### Data extract
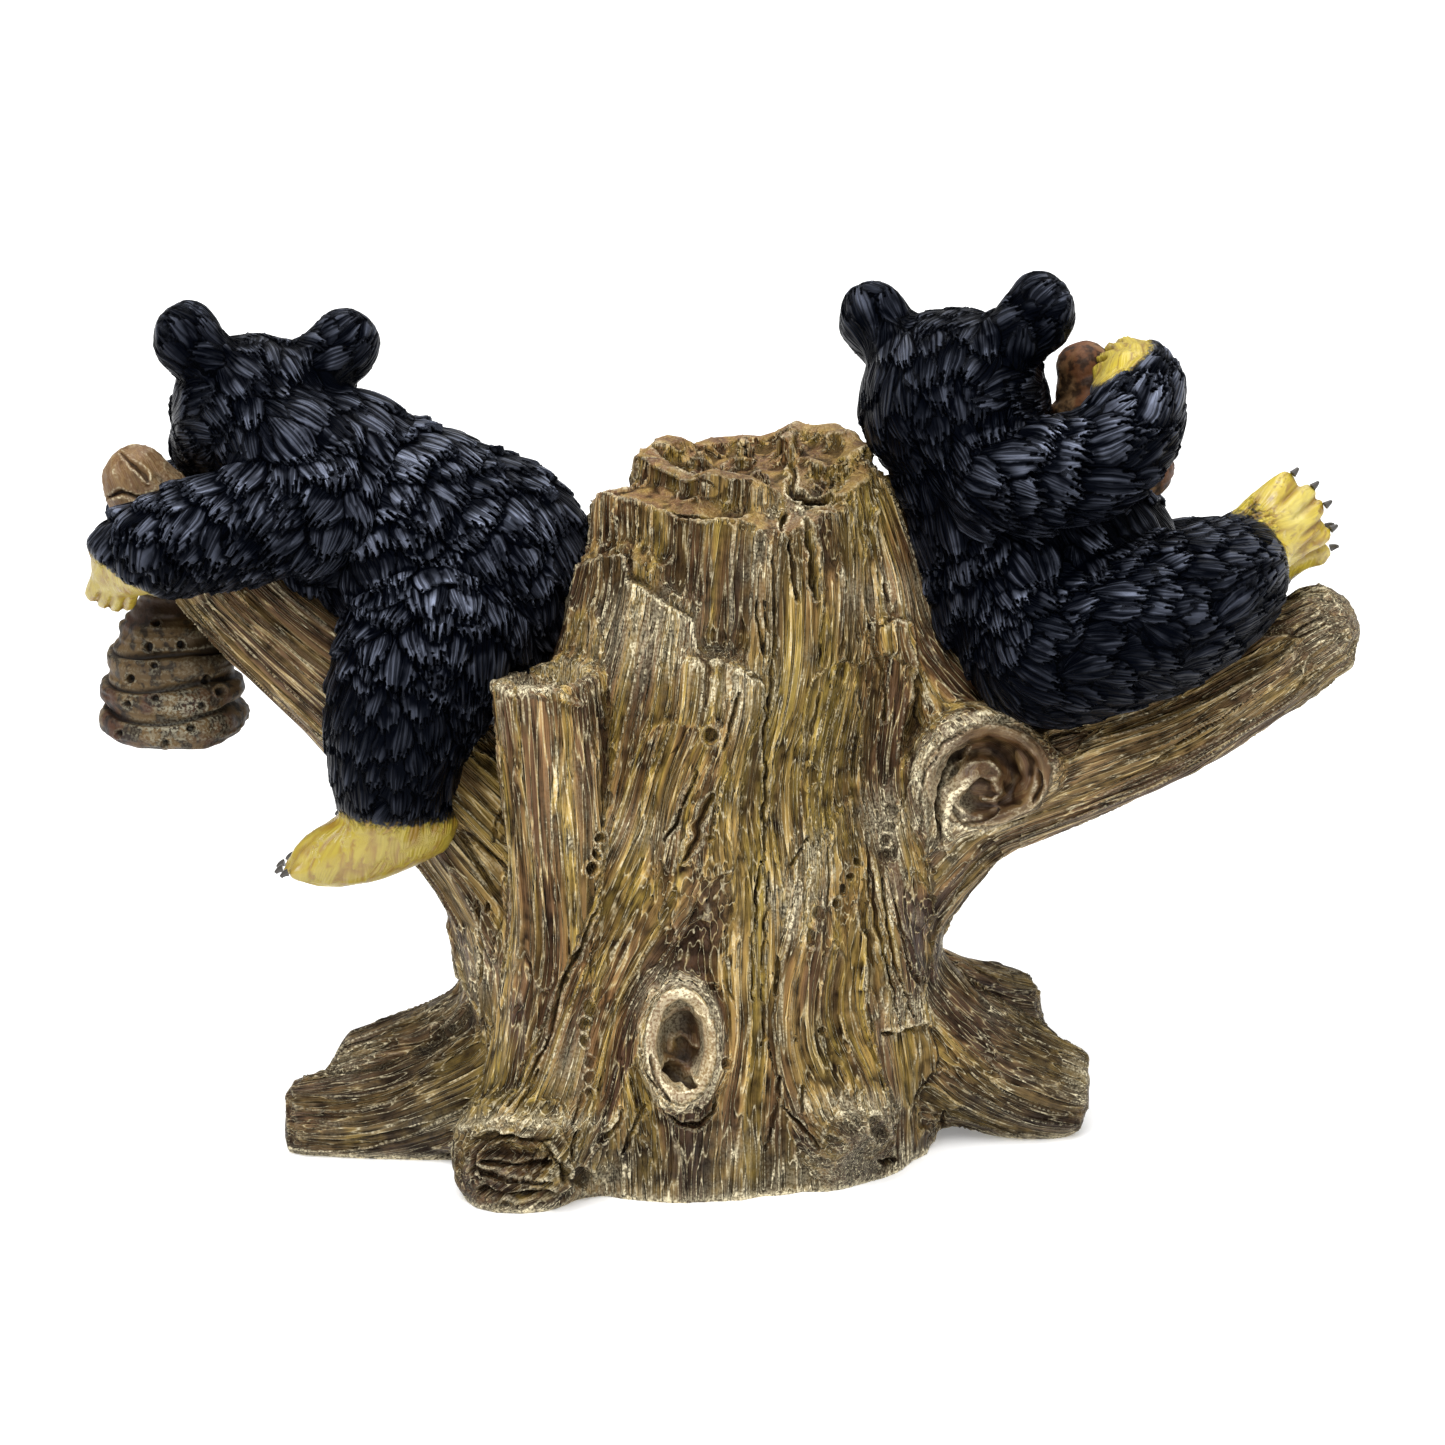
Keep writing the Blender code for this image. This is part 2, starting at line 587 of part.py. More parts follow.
def climber_forms(bm, unit, seat):
    """The climbing cub, lying along the left branch with its limbs on both sides of it."""
    def here(*point):
        return (point[0] + seat[0], point[1] + seat[1], point[2] + seat[2], *point[3:])

    add_egg(bm, unit, here(-12, 2, 46), (18, 18, 19))
    add_egg(bm, unit, here(3, 2, 37), (19.5, 19.5, 20))
    add_egg(bm, unit, here(14.5, 2, 30.5), (20.5, 20, 21.2))
    add_egg(bm, unit, here(-19, 3, 54), (14, 13, 13))
    add_egg(bm, unit, here(-20, -4.5, 55), (13, 11, 12))
    ears = [here(-37, -1, 74.5), here(-9.5, 9, 71.3)]
    add_head(bm, unit, here(-26, 4, 59.5), (-0.4, 0.88, -0.22), 15.6, ears, 6.9)
    middle, across = (0, seat[1] + 2, 0), (0, 1, 0)
    arm = [
        here(-12, -8, 46, 11.5), here(-22, -11, 44.5, 10.8), here(-31, -13, 41.8, 9.6),
        here(-41.5, -13.5, 38.6, 8.6), here(-48, -11, 36, 7.2),
    ]
    leg = [here(9, -8, 22, 17), here(3, -13, 12, 15.2), here(0, -15, 0, 12.8), here(-0.5, -15, -8, 10.6)]
    foot = [here(5, -15, -13, 6.8), here(-5, -16, -16.6, 7.4), here(-13.5, -16.5, -19.4, 6.0)]
    # the far hind leg stands a little further back than the near one
    for limb, back in ((arm, 0), (leg, 4), (foot, 8)):
        add_limb(bm, unit, limb)
        far = [mirror_point(p, middle, across) for p in limb]
        add_limb(bm, unit, [(p[0] + back, *p[1:]) for p in far])
    for hand in (-1, 1):
        side = 2 + hand * 12
        add_paw(bm, unit, here(-50.3, side, 31.5), (-0.3, -hand * 0.3, -0.85), (1, 0, 0), 6.2)
        side = 2 + hand * 18
        toes = -12.5 if hand < 0 else -4.5
        add_paw(bm, unit, here(toes, side, -19.4), (-0.95, 0, -0.25), (0, 1, 0), 7.8)


def sitter_forms(bm, unit, seat):
    """The sitting cub, leaning back on the trunk with its knees apart and a hive in its paws."""
    def here(*point):
        return (point[0] + seat[0], point[1] + seat[1], point[2] + seat[2], *point[3:])

    add_egg(bm, unit, here(-11, 2, 52), (18, 17.5, 17))
    add_egg(bm, unit, here(-4, 1, 38), (21, 20, 22))
    add_egg(bm, unit, here(2.5, 1, 30), (21, 19.5, 19.5))
    add_egg(bm, unit, here(4, 1, 43), (17.5, 17, 17.5))
    add_egg(bm, unit, here(-19, 0, 58), (12.5, 13, 10))
    add_egg(bm, unit, here(-13, -7, 64), (12, 11, 9))
    ears = [here(-34.0, 9, 84.7), here(-4.8, -5, 89.2)]
    add_head(bm, unit, here(-19.6, 2, 71.2), (0.6, 0.8, -0.08), 18.0, ears, 7.5)
    middle = here(-4, 1, 0)[:3]
    across = (0, 1, 0)
    arm = [
        here(-12, -9, 60, 11.5), here(-3, -13, 61.5, 10.3), here(5.5, -14.5, 64, 9.2),
        here(11.8, -12.5, 70, 8.4), here(12.4, -8, 76.5, 7.0),
    ]
    far_arm = [here(-9, 16, 54, 11), here(4, 24, 56, 9.5), here(14, 27, 60, 8.5), here(16, 22, 66, 7)]
    leg = [
        here(-2, -9, 29, 16.5), here(12, -13, 33, 15), here(23, -13, 37.5, 13.6), here(30.5, -10, 41.5, 11.2),
        here(34, -5, 44.5, 8),
    ]
    for limb in (arm, far_arm, leg):
        add_limb(bm, unit, limb)
    drop = Vector((1, 0, -5))
    add_limb(bm, unit, [(*(Vector(mirror_point(p, middle, across)[:3]) + drop), p[3]) for p in leg])
    foot = here(39, -3, 48.6)
    far_foot = Vector(mirror_point(foot, middle, across)) + drop
    add_paw(bm, unit, foot, (0.75, 0.25, 0.5), (0.55, -0.1, -0.78), 9.4)
    add_paw(bm, unit, far_foot, (0.75, -0.25, 0.5), (0.55, 0.1, -0.78), 9.4)
    add_paw(bm, unit, here(11, -3, 80), (-0.5, 0.8, -0.05), (0.6, 0.5, 0.6), 5.6)
    add_paw(bm, unit, here(16, 19, 68), (0.1, -0.8, 0.5), (0.8, 0, 0.6), 5.8)


def build_cub(name, forms, unit, seat, cutters):
    """A cub cast in one piece, hollowed where it meets its neighbours."""
    bm = bmesh.new()
    forms(bm, unit * MM, seat)
    cub = place_object(name, mesh_of(bm, name))
    melt(cub, CUB_GRAIN * unit, 7)
    thin_faces(cub, CUB_FACES)
    carve(cub, cutters)
    paint(cub, name + " black paint", (0.010, 0.010, 0.014), 0.35)
    return cub


def centre_on_base():
    """Moves all pieces together, so that the row's origin is under the middle of its box."""
    meshes = [obj.data for obj in bpy.data.objects if not obj.hide_render]
    places = [vert.co for mesh in meshes for vert in mesh.vertices]
    middle = Vector(((min(p[axis] for p in places) + max(p[axis] for p in places)) / 2 for axis in (0, 1)))
    for mesh in meshes:
        mesh.transform(Matrix.Translation((-middle.x, -middle.y, 0)))


def main():
    for obj in list(bpy.data.objects):
        bpy.data.objects.remove(obj)
    tree = build_tree()
    tree_room = clearance_around(tree, "tree_room")

    hive_top = Vector(HIVE_TOP) * TREE_UNIT * MM
    hive = build_hive("hanging_hive", HIVE_WIDTH, HIVE_HEIGHT, hive_top, 0.0)
    hive_room = clearance_around(hive, "hive_room")
    carve(hive, [tree_room])

    climber_seat = [value * TREE_UNIT / CLIMBER_UNIT for value in CLIMBER_SEAT]
    build_cub("climbing_bear", climber_forms, CLIMBER_UNIT, climber_seat, [tree_room, hive_room])

    sitter_seat = [value * TREE_UNIT / SITTER_UNIT for value in SITTER_SEAT]
    held_top = (Vector(sitter_seat) + Vector(HELD_HIVE_TOP)) * SITTER_UNIT * MM
    held = build_hive("held_hive", HELD_HIVE_WIDTH, HELD_HIVE_HEIGHT, held_top, HELD_HIVE_LEAN)
    held_room = clearance_around(held, "held_room")
    build_cub("sitting_bear", sitter_forms, SITTER_UNIT, sitter_seat, [tree_room, held_room])
    centre_on_base()


main()
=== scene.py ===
import math

import bmesh
import bpy
import numpy as np
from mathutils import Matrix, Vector
from mathutils.kdtree import KDTree


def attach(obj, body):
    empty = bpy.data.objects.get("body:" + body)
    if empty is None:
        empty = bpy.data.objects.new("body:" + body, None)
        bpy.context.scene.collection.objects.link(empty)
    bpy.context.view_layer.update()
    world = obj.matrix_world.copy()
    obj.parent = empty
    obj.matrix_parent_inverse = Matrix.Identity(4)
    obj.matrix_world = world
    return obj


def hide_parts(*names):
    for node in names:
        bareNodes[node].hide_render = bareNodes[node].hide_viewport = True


# Cast resin ornament: two black bear cubs on a broken tree stump, with two straw hives.
# Lengths are in millimetres unless a line says otherwise. The tree's own axis is the drawing's origin.
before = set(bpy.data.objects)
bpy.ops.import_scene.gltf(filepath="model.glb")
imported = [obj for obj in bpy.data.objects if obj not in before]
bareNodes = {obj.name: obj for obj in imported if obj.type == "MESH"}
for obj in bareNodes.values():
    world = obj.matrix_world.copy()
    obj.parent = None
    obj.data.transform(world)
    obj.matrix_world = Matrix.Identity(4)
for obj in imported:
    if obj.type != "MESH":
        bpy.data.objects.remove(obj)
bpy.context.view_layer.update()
mm = 0.001
drawingOrigin = np.array((-0.62, -0.66, 0.0), np.float32)
noiseTables = {}
tableSize = 64

studio = {
    "lens": 108.6,
    "aim": (0.0, -11.0, 86.0),  # in the drawing
    "distance": 800.0,
    "elevation": 16.0,
    "paper": "#f2f2f2",
    "glow": 0.22,  # light of the paper's own, as on a light table, so shadows stay faint
    "sky": 0.32,
    # compass angle from the camera's side, height above the floor, strength and softness; angles in degrees
    "suns": [(-22, 58, 3.4, 44), (165, 64, 1.4, 60), (62, 30, 0.45, 50)],
}


def toLinear(colour):
    parts = [int(colour[i:i + 2], 16) / 255 for i in (1, 3, 5)]
    return (*(p / 12.92 if p <= 0.04045 else ((p + 0.055) / 1.055) ** 2.4 for p in parts), 1.0)


def addNode(tree, kind, settings=None, inputs=None):
    # an input may be a number, a socket, or a node, which is linked by its first enabled output
    node = tree.nodes.new(kind)
    for name, value in (settings or {}).items():
        if name == "stops":
            ramp = node.color_ramp.elements
            while len(ramp) < len(value):
                ramp.new(0.5)
            for element, (place, colour) in zip(ramp, value):
                element.position = place
                element.color = colour
        else:
            setattr(node, name, value)
    for key, value in (inputs or {}).items():
        if isinstance(value, bpy.types.Node):
            value = next(socket for socket in value.outputs if socket.enabled)
        if isinstance(value, bpy.types.NodeSocket):
            tree.links.new(value, node.inputs[key])
        else:
            node.inputs[key].default_value = value
    return node


def newPaint(name):
    material = bpy.data.materials.new(name)
    material.use_nodes = True
    return material, material.node_tree, material.node_tree.nodes["Principled BSDF"]


def perMm(size):
    # a noise texture's scale for a pattern of this size, as object coordinates are in metres
    return 1 / (size * mm)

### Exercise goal
Retype, word for word, every line from the line with "climber_seat = [value" to the line with "tableSize = 64", inclusive. Add nothing.

### Reply
    climber_seat = [value * TREE_UNIT / CLIMBER_UNIT for value in CLIMBER_SEAT]
    build_cub("climbing_bear", climber_forms, CLIMBER_UNIT, climber_seat, [tree_room, hive_room])

    sitter_seat = [value * TREE_UNIT / SITTER_UNIT for value in SITTER_SEAT]
    held_top = (Vector(sitter_seat) + Vector(HELD_HIVE_TOP)) * SITTER_UNIT * MM
    held = build_hive("held_hive", HELD_HIVE_WIDTH, HELD_HIVE_HEIGHT, held_top, HELD_HIVE_LEAN)
    held_room = clearance_around(held, "held_room")
    build_cub("sitting_bear", sitter_forms, SITTER_UNIT, sitter_seat, [tree_room, held_room])
    centre_on_base()


main()
=== scene.py ===
import math

import bmesh
import bpy
import numpy as np
from mathutils import Matrix, Vector
from mathutils.kdtree import KDTree


def attach(obj, body):
    empty = bpy.data.objects.get("body:" + body)
    if empty is None:
        empty = bpy.data.objects.new("body:" + body, None)
        bpy.context.scene.collection.objects.link(empty)
    bpy.context.view_layer.update()
    world = obj.matrix_world.copy()
    obj.parent = empty
    obj.matrix_parent_inverse = Matrix.Identity(4)
    obj.matrix_world = world
    return obj


def hide_parts(*names):
    for node in names:
        bareNodes[node].hide_render = bareNodes[node].hide_viewport = True


# Cast resin ornament: two black bear cubs on a broken tree stump, with two straw hives.
# Lengths are in millimetres unless a line says otherwise. The tree's own axis is the drawing's origin.
before = set(bpy.data.objects)
bpy.ops.import_scene.gltf(filepath="model.glb")
imported = [obj for obj in bpy.data.objects if obj not in before]
bareNodes = {obj.name: obj for obj in imported if obj.type == "MESH"}
for obj in bareNodes.values():
    world = obj.matrix_world.copy()
    obj.parent = None
    obj.data.transform(world)
    obj.matrix_world = Matrix.Identity(4)
for obj in imported:
    if obj.type != "MESH":
        bpy.data.objects.remove(obj)
bpy.context.view_layer.update()
mm = 0.001
drawingOrigin = np.array((-0.62, -0.66, 0.0), np.float32)
noiseTables = {}
tableSize = 64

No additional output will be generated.